I would say it still is more than a message to organize, in that it highlights still very relevant lessons about the IWW and adventurism

[–] CannotSleep420@lemmygrad.ml 3 points 1 year ago

What they saw as ‘star gazing...

I thought they were organizing a strike on the moon until I saw this.

[–] sooper_dooper_roofer@hexbear.net 2 points 1 year ago* (last edited 1 year ago) (1 children)

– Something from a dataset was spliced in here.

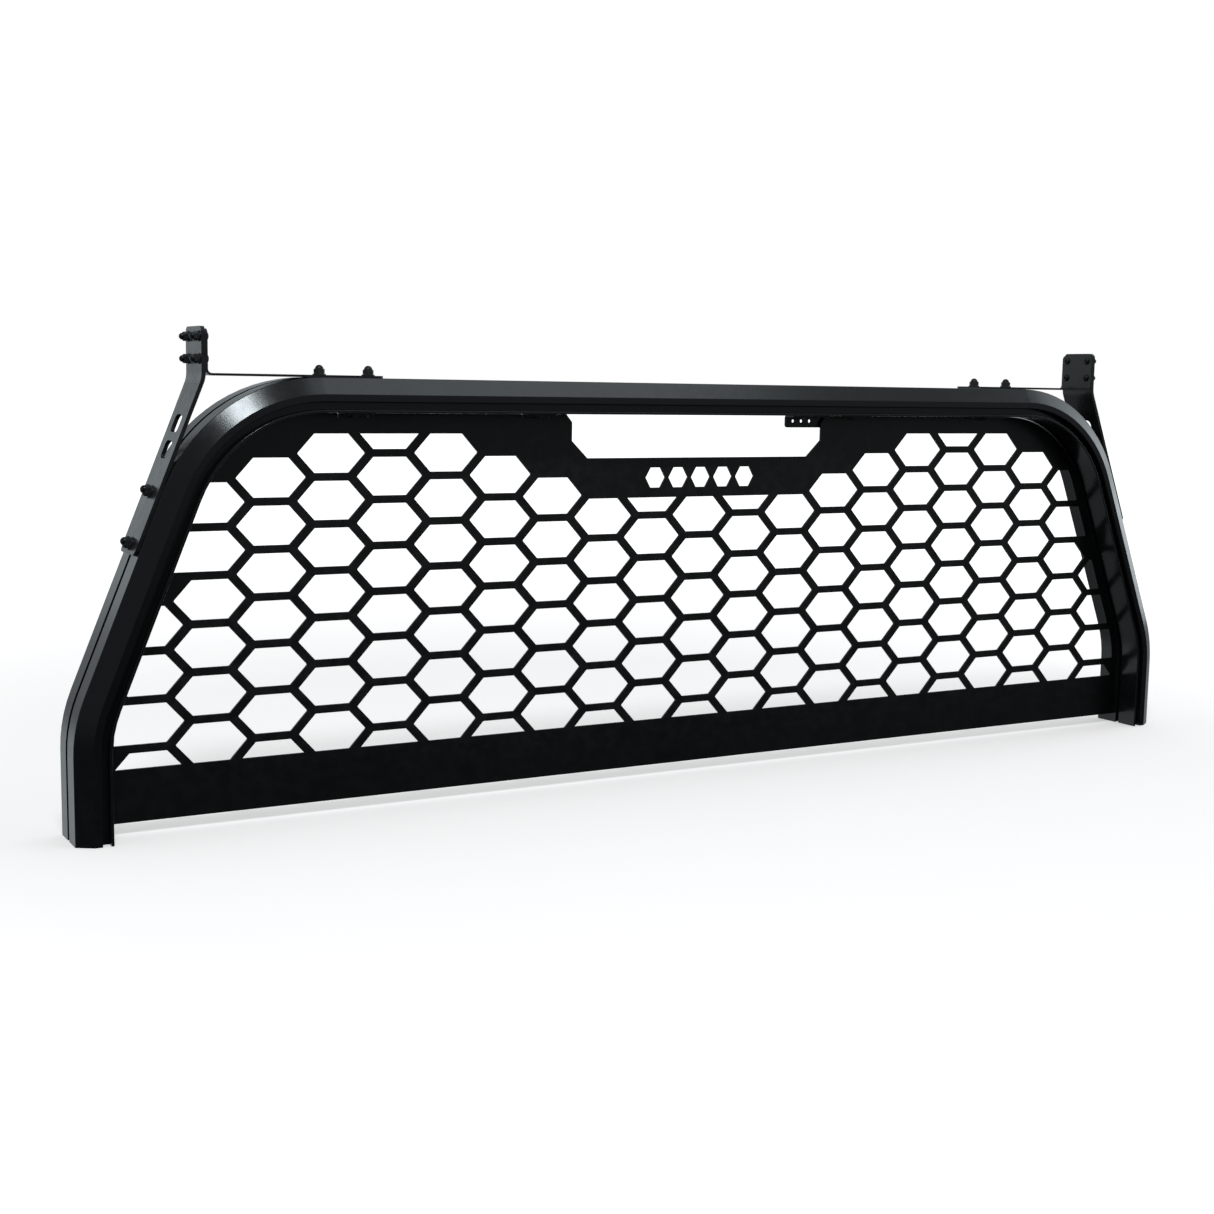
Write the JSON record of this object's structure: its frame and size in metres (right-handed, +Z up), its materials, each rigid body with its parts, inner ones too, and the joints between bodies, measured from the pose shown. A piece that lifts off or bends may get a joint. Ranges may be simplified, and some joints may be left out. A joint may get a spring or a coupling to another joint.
{
  "type": "headache rack",
  "caption": "Truck cab guard: bent slotted-channel hoop with a flat hexagon-cell screen, a window for a brake light, load stops at both corners and a sliding light bracket.",
  "frame": {"origin": "on the ground plane under the middle of the rack, centre of the overall footprint", "axes": "+X to the right across the vehicle seen from the front face, +Y through the rack towards its back, +Z up"},
  "size_m": [1.796, 0.083, 0.621],
  "materials": {
    "frame_powder_coat": "semi-gloss black powder coat on aluminium",
    "screen_powder_coat": "fine textured satin black powder coat on steel plate",
    "bracket_powder_coat": "fine textured satin black powder coat on steel",
    "black_fastener": "black zinc plated steel"
  },
  "bodies": {
    "rack": {"main_frame": "frame_powder_coat", "mesh_screen": "screen_powder_coat", "screen_screws": "black_fastener", "screen_tee_nuts": "black_fastener", "load_stop_post_left": "bracket_powder_coat", "load_stop_strap_left": "bracket_powder_coat", "stop_screws_left": "black_fastener", "stop_washers_left": "black_fastener", "stop_nuts_left": "black_fastener", "rail_tee_bolts_left": "black_fastener", "rail_washers_left": "black_fastener", "rail_nuts_left": "black_fastener", "leg_tee_bolts_left": "black_fastener", "leg_washers_left": "black_fastener", "leg_nuts_left": "black_fastener", "load_stop_post_right": "bracket_powder_coat", "load_stop_strap_right": "bracket_powder_coat", "stop_screws_right": "black_fastener", "stop_washers_right": "black_fastener", "stop_nuts_right": "black_fastener", "rail_tee_bolts_right": "black_fastener", "rail_washers_right": "black_fastener", "rail_nuts_right": "black_fastener", "leg_tee_bolts_right": "black_fastener", "leg_washers_right": "black_fastener", "leg_nuts_right": "black_fastener"},
    "light_slider": {"light_bracket": "bracket_powder_coat", "light_bracket_screw": "black_fastener", "light_bracket_tee_nut": "black_fastener"}
  },
  "joints": [
    {"name": "light_bracket_slide", "type": "slide", "parent": "rack", "child": "light_slider", "axis": [-1, 0, 0], "range_m": [0, 0.358]}
  ]
}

the workers who made up base material extraction (mostly itinerant lumber workers, miners, farm laborers) were the only workers worth organizing, with all other workers being 'parasites' on the 'true working class'

retail workers are not parasites and are usually more oppressed than fishermen/etc, but the industry they work for is inherently more parasitic IMO

all companies are parasitic but the industry of selling cheap coffee for $15 because the stressed urbanite can't afford 2 minutes to make their own lest they get fired from their bullshit office job is something that I can't see existing under a utopian socialist economy. Cutting down trees and farm work, on the other hand will always be necessary

IMO socialism inherently requires some type of sacrifice, and sacrifices like "not having a barista" and "not being able to get the exact type of chocolate I want" are fine and good. TBH I think that even private property should be eventually done away with and substituted with rotational living; I think people would be much happier living in a few different houses across their life that they don't own

[–] TreadOnMe@hexbear.net 3 points 1 year ago

I don't necessarily disagree, I've deliberately attached myself to the manufacturing economy for a reason. Regardless of if they actually want to fund it well or not, it will always be necessary. That said, you really need to read their works over time to understand how reactionary of a turn this was for certain individuals. I'd almost say there was a 'syndicalist to libertarian' pipeline much in the same way that there was a 'Trotskyite to neo-conservative' pipeline at a later date.